There were also farming projects. There was one with a chicken farm where a family is given 200 chickens and x amount of years later this family now has a huge amount of chickens. Same with tilpa farms. It’s not a bandaid solution. They don’t just go in there and say “Oh you need food, here is food.” They go in and give the education and resources on how to sustain these things. Project managers are there to check in but it liberates the family. They are teaching them to grow vegetables, sustain their family and sell things at markets. There nothing forced about this.

CR: Is there a specific World Vision campaign that you are running for?

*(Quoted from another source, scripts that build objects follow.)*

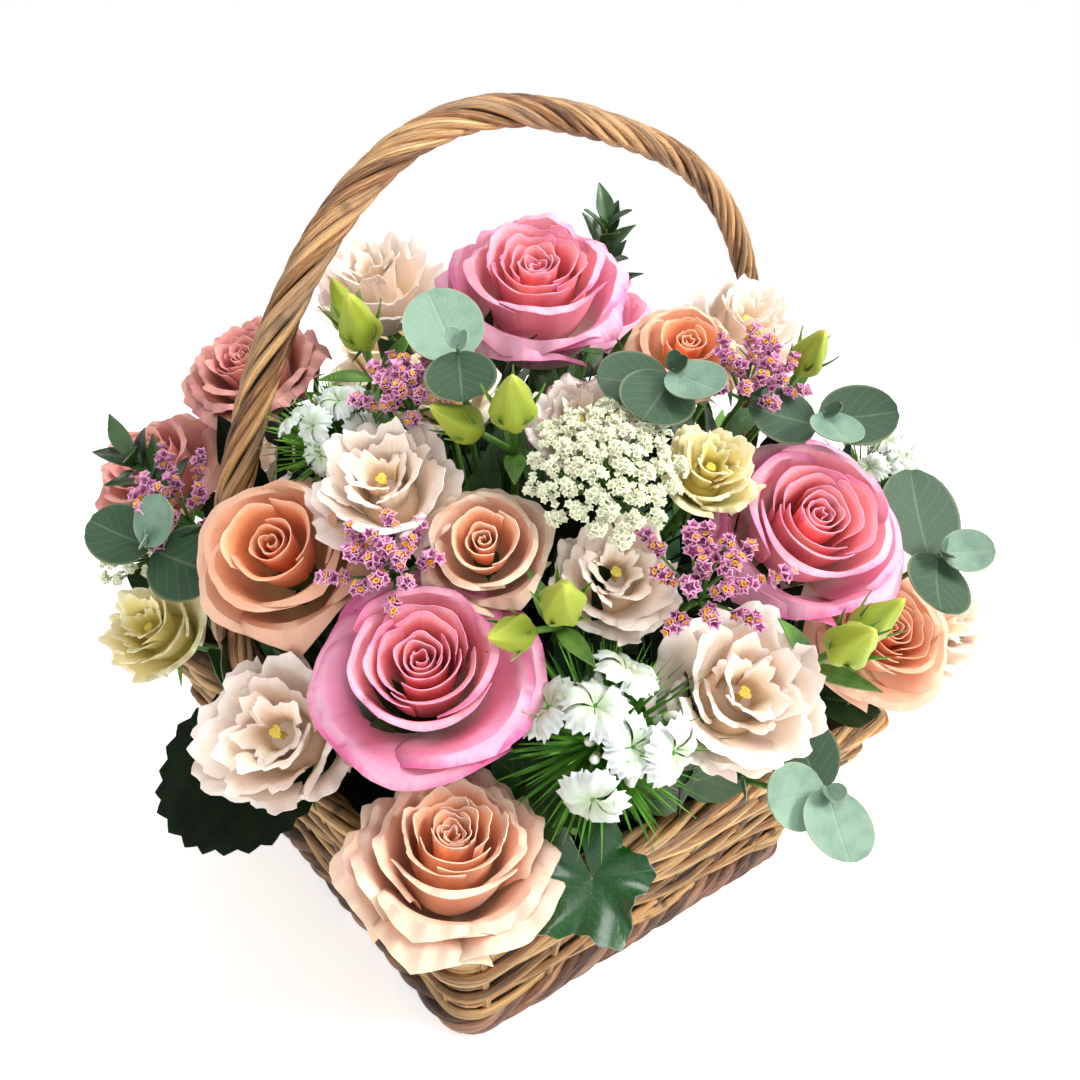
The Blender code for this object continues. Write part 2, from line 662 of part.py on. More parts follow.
def make_border():
    """Make the rolled border that closes the weave, with a twist that swells at every stake."""
    middle_height = WALL_TOP + GAP + BORDER_RADIUS
    middle = rim_outline(RIM_HALF_X - 1.5 * MM, RIM_HALF_Y - 1.5 * MM)
    count = len(middle)
    sides = 5
    loops = []
    for k, (x, y) in enumerate(middle):
        before = Vector(middle[k - 1])
        after = Vector(middle[(k + 1) % count])
        run = (after - before).normalized()
        out = Vector((run.y, -run.x, 0))
        radius = BORDER_RADIUS * (1.0 if k % 2 else 0.9)
        loops.append([Vector((x, y, middle_height)) + radius *
                      (math.cos(a) * out + math.sin(a) * Vector((0, 0, 1)))
                      for a in (math.tau * (n + 0.5) / sides for n in range(sides))])
    points = [p for loop in loops for p in loop]
    faces = []
    for k in range(count):
        for n in range(sides):
            a = k * sides + n
            b = k * sides + (n + 1) % sides
            c = ((k + 1) % count) * sides + (n + 1) % sides
            d = ((k + 1) % count) * sides + n
            faces += [(a, c, b), (a, d, c)]
    return add_object("basket_border", Solid(points, faces), "willow")


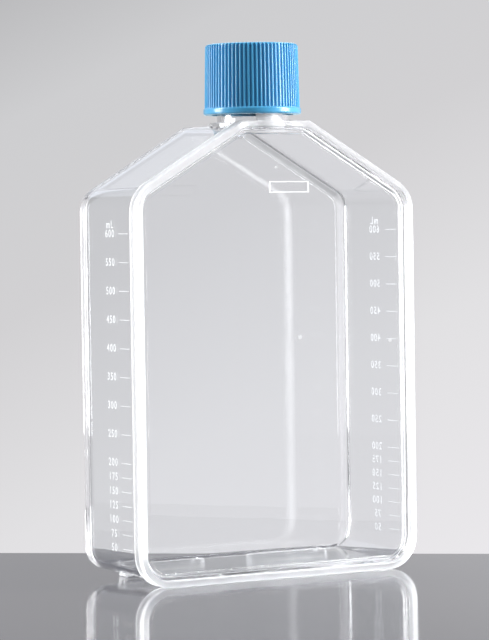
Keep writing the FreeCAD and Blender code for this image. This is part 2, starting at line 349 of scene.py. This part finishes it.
def solid(rings):
    """A closed solid object in millimetres: faces from ring to ring and one across each end, all outwards."""
    count, points = rings.shape[:2]
    index = np.arange(count * points).reshape(count, points)
    ahead = np.roll(index, -1, 1)
    quads = np.stack([index[:-1], ahead[:-1], ahead[1:], index[1:]], -1).reshape(-1, 4)
    faces = quads.tolist() + [index[0, ::-1].tolist(), index[-1].tolist()]
    mesh = bpy.data.meshes.new("solid")
    mesh.from_pydata(rings.reshape(-1, 3), [], faces)
    shape = bmesh.new()
    shape.from_mesh(mesh)
    if shape.calc_volume(signed=True) < 0:
        mesh.flip_normals()
    shape.free()
    item = bpy.data.objects.new("solid", mesh)
    bpy.context.scene.collection.objects.link(item)
    return item


def carved(first, joined, cut):
    """The mesh of the first solid with others joined to it, and then others cut away, in metres."""
    for operation, others in (("UNION", joined), ("DIFFERENCE", cut)):
        for other in others:
            change = first.modifiers.new(operation, "BOOLEAN")
            change.operation, change.solver, change.object = operation, "EXACT", other
    shape = first.evaluated_get(bpy.context.evaluated_depsgraph_get())
    mesh = bpy.data.meshes.new_from_object(shape)
    for item in (first, *joined, *cut):
        bpy.data.objects.remove(item)
    mesh.transform(Matrix.Scale(MM, 4))
    return mesh


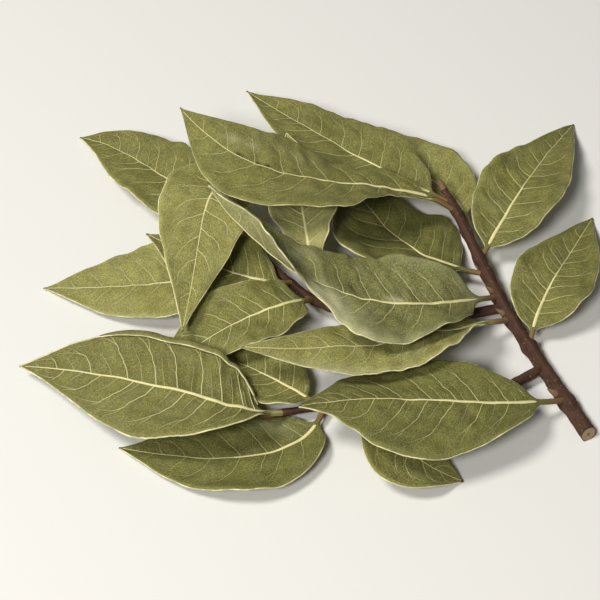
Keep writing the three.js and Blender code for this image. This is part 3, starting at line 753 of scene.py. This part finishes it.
def new_tree(name, inputs, result):
    """A node group with named inputs of the given kinds, and the sockets that give their values."""
    tree = bpy.data.node_groups.new(name, "GeometryNodeTree")
    for key, kind in inputs.items():
        tree.interface.new_socket(key, in_out="INPUT", socket_type="NodeSocket" + kind)
    tree.interface.new_socket(result, in_out="OUTPUT", socket_type="NodeSocketGeometry")
    return tree, tree.nodes.new("NodeGroupInput").outputs


def stored(tree, name, kind):
    return add_node(
        tree, "GeometryNodeInputNamedAttribute", {"Name": name}, data_type=kind
    ).outputs["Attribute"]


def end_tree(tree, geometry, finish):
    """The end of a tree: instances made real, the finish set on them, and the output."""
    real = add_node(tree, "GeometryNodeRealizeInstances", {"Geometry": geometry})
    painted = add_node(
        tree, "GeometryNodeSetMaterial", {"Geometry": real.outputs["Geometry"], "Material": finish}
    )
    tree.links.new(painted.outputs["Geometry"], tree.nodes.new("NodeGroupOutput").inputs[0])


rib_tree, rib_inputs = new_tree(
    "ribs along lines", {"Lines": "Geometry", "Sides": "Int", "Finish": "Material"}, "Ribs"
)
rib_curve = add_node(rib_tree, "GeometryNodeMeshToCurve", {"Mesh": rib_inputs["Lines"]})
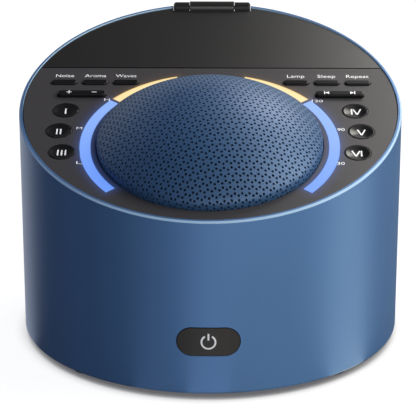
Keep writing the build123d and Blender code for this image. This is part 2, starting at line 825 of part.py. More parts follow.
def make_pill():
    """A short rounded button with a flange under the panel."""
    cap = soft_top(obround(pill_length, pill_width, flange_top, deck_top + pill_lift), cap_edge)
    lip = 2 * (button_gap + button_lip)
    flange = obround(pill_length + lip, pill_width + lip, flange_low, flange_top)
    return cap + flange + disc(stem_radius, stem_low, flange_low)


def make_round_button():
    """A round button, almost flush, dished for the fingertip, with a flange under the panel."""
    cap_top = deck_top + round_lift
    cap = soft_top(disc(round_diameter / 2, flange_top, cap_top), cap_edge / 2)
    cap -= Pos(0, 0, cap_top - dish_depth + dish_curve) * Sphere(dish_curve)
    flange = disc(round_diameter / 2 + button_gap + button_lip, flange_low, flange_top)
    return cap + flange + disc(stem_radius, stem_low, flange_low)


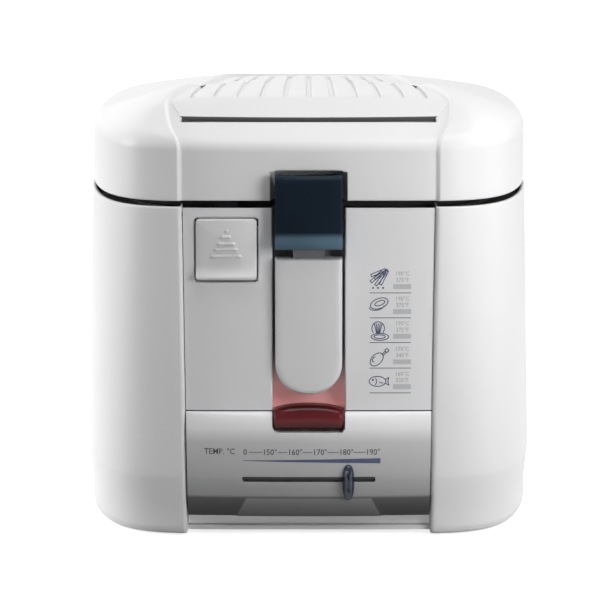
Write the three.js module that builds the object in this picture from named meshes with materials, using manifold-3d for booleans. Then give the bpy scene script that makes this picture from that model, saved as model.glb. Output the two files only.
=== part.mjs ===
// Deep fryer: a rounded plastic housing with a hinged lid, a filter in the lid, and a basket that a
// fold-down handle lifts out of the oil. Millimetres, X to the right, the front faces -Y, Z is up,
// and the origin is on the floor under the middle of the housing.

import * as THREE from 'three';
import { mergeVertices } from 'three/addons/utils/BufferGeometryUtils.js';
import Module from 'manifold-3d';

const wasm = await Module();
wasm.setup();

// ---------------------------------------------------------------- clearances
const seatGap = 0.3;                // between pieces that rest on or are fastened to each other
const runGap = 0.8;                 // round pieces that move past each other
const boreGap = 0.15;               // round a pin or a screw in its bore

// ---------------------------------------------------------------- housing
const footHeight = 1;               // the shells stand this far above the floor
const rimHeight = 191.5;            // top edge of the housing
const rimHalfWidth = 130.8;
const bellyHeight = 35;             // the housing is widest here
const bellySwell = 3.3;             // and this much wider than at its rim
const sillHeight = 15;
const sillSwell = 1.1;              // how much wider the sill is than the rim
const depthExtra = 20.4;            // the outline is this much longer than wide, front and back
const sidePower = 7.5;              // how square the outline is across its width
const frontPower = 2;               // and along its depth
const ringSpread = 0.6;             // spreads the outline's points evenly along its sides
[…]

K: Yes. This is a separate campaign which is no child for sale and giving equal rights to children. They are specifically focused on children in Southeast Asia. This is more geared at child trafficking and sexual exploitation so it’s a matter of doing their best to prevent that. Part of that is sponsorship to give more freedom to them financially so that they are not sucked away. And also helping the children who have been sent off, showing them how to readjust when they are brought back. So it’s cool to see kids here running for that cause.

CR: Do you have plans to continue running after this?

K: I do. I would, at some point in my life, like to do a 70.3. As any athlete knows, it’s a full time job. But that’s a fantasy I have. I will keep up in the running but not as diligently. Right now I don’t have any races planned.